◆ WORK TO DO: Print, exactly as they stand, the lines from the start of the listing to the line containing "the XZ plane.", inclusive.

-- BEGIN SUPPLIED INFORMATION --

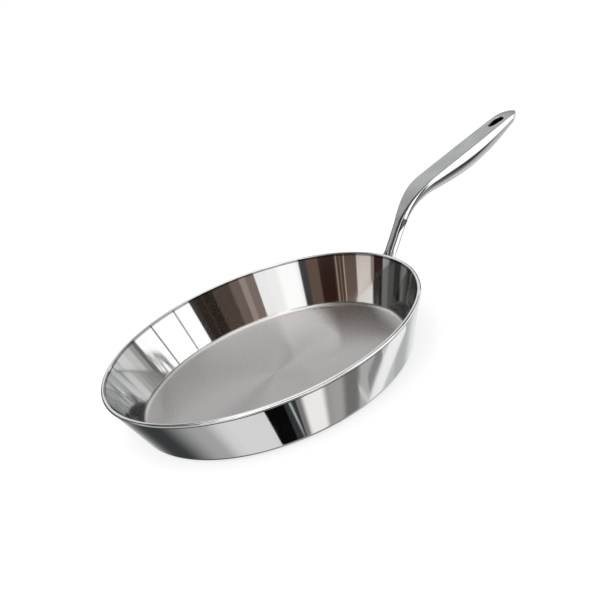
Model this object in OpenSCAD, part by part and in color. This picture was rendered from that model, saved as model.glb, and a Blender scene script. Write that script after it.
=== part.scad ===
// Omelette pan: a clad body with a sealed rim bead, and a hollow steel handle on a
// forked neck that is welded to the wall.
// Millimetres, Z up. The origin is the centre of the base's underside and the handle
// lies along +X, so the pan is alike on both sides of the XZ plane.

/* [Pan body] */
// Outside diameter over the rim bead
rim_d = 240; // [200:1:300]
// Height of the top of the rim bead above the table
pan_h = 41; // [36:0.5:60]
// Lean of the wall away from upright, in degrees
wall_lean = 22.6; // [16:0.2:30]
// Outside radius of the corner between the wall and the base
corner_r = 6; // [5:0.5:14]
// Thickness of the steel lining
liner_t = 0.4; // [0.3:0.1:0.8]
// Thickness of the aluminium core
core_t = 1.6; // [1:0.1:2.4]
// Thickness of the outer steel skin
skin_t = 0.5; // [0.3:0.1:0.8]
// How far the rim bead stands proud of the outer face of the wall
bead_lip = 0.4; // [0.2:0.1:0.8]
// How far below the middle of the bead the core and the skin stop
rim_seal = 0.9; // [0.5:0.1:1.2]

/* [Handle line] */
// Reach of the handle's bend beyond the rim, to where the neck and grip lines cross
bend_reach = 35.5; // [33:0.5:42]
// Height of that crossing above the top of the rim
bend_rise = 35.8; // [34:0.5:40]
// Slope of the neck, in degrees
neck_slope = 47; // [44:0.5:50]
// Slope of the grip, in degrees
grip_slope = 9.2; // [4:0.2:14]
// Radius of the bend along the top of the handle
bend_r = 64; // [50:1:75]
// Length of the grip from the crossing to the tip
grip_len = 123.5; // [105:0.5:150]
// Length over which the tip bows down
droop_len = 16; // [10:1:20]
// Radius of that bow
droop_r = 70; // [50:5:120]

/* [Handle section] */
// Width of the grip
grip_w = 20; // [18:0.5:24]
// Greatest depth of the grip
grip_depth = 17; // [14:0.5:20]
// Length of the grip from the middle of the bend to its greatest depth
belly_len = 62; // [50:1:72]
// Depth just before the round end of the tip
tip_depth = 7; // [5:0.5:9]
// Width just before the round end of the tip
tip_w = 16.8; // [15:0.2:19]
// Length of the round end of the tip
end_len = 10; // [8:0.5:11]
// Width of the neck
neck_w = 10.6; // [10:0.2:13]
// Depth of the neck
neck_depth = 7.4; // [7:0.2:9]
// Width of the flat along the front of the neck
neck_flat = 4; // [3:0.2:5]
// Rounding between the flat top of the grip and its sides
edge_r = 0.3; // [0.2:0.1:0.5]
// Depth of the shoulder at which the grip is widest
shoulder = 0.6; // [0.4:0.1:1]
// Distance before the middle of the bend where the neck starts to widen
widen_back = 28; // [24:1:32]
// Length after that place before the depth starts to grow too
deepen_lag = 4; // [2:0.5:6]
// Length after that place before the shoulder starts to rise to the flat
shoulder_lag = 6; // [4:0.5:10]
// Length of the grip from the middle of the bend until it has its full width
full_len = 20; // [16:1:26]
// Length of the stretch before that place in which the edges are already crisp
crisp_lead = 8; // [4:0.5:12]
// Length of the grip from the middle of the bend until it narrows towards the tip
taper_len = 66; // [60:1:76]

/* [Handle shells] */
// Thickness of the top plate
plate_t = 1.2; // [0.8:0.1:1.6]
// Wall of the belly shell
belly_t = 1; // [0.8:0.1:1.4]
// Distance of the neck joint before the middle of the bend
joint_back = 18; // [16:0.5:20]
// Length of the neck's tang inside the grip
tang_len = 30; // [20:1:40]
// Clearance between the tang and the shells
tang_gap = 0.2; // [0.1:0.05:0.4]

/* [Hanging hole] */
// Length of the hole
hole_len = 14.4; // [12:0.2:17]
// Width of the hole at its round end, towards the tip
hole_w = 9.2; // [8:0.2:10]
// Width of the hole at its narrow end
hole_narrow = 6.4; // [5:0.2:7.6]
// Metal between the hole and the tip
hole_back = 13; // [12:0.2:16]
// Wall of the eyelet that lines the hole
eyelet_t = 1.4; // [0.8:0.1:1.6]

/* [Fork] */
// Distance from the middle of the bend down the neck to where the fork begins
fork_at = 45.5; // [42:0.5:47]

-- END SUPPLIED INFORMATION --

◆ TASK SOLUTION:
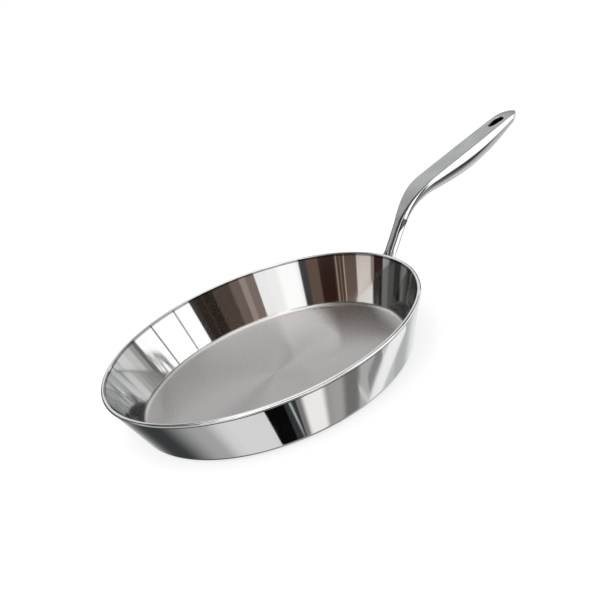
Model this object in OpenSCAD, part by part and in color. This picture was rendered from that model, saved as model.glb, and a Blender scene script. Write that script after it.
=== part.scad ===
// Omelette pan: a clad body with a sealed rim bead, and a hollow steel handle on a
// forked neck that is welded to the wall.
// Millimetres, Z up. The origin is the centre of the base's underside and the handle
// lies along +X, so the pan is alike on both sides of the XZ plane.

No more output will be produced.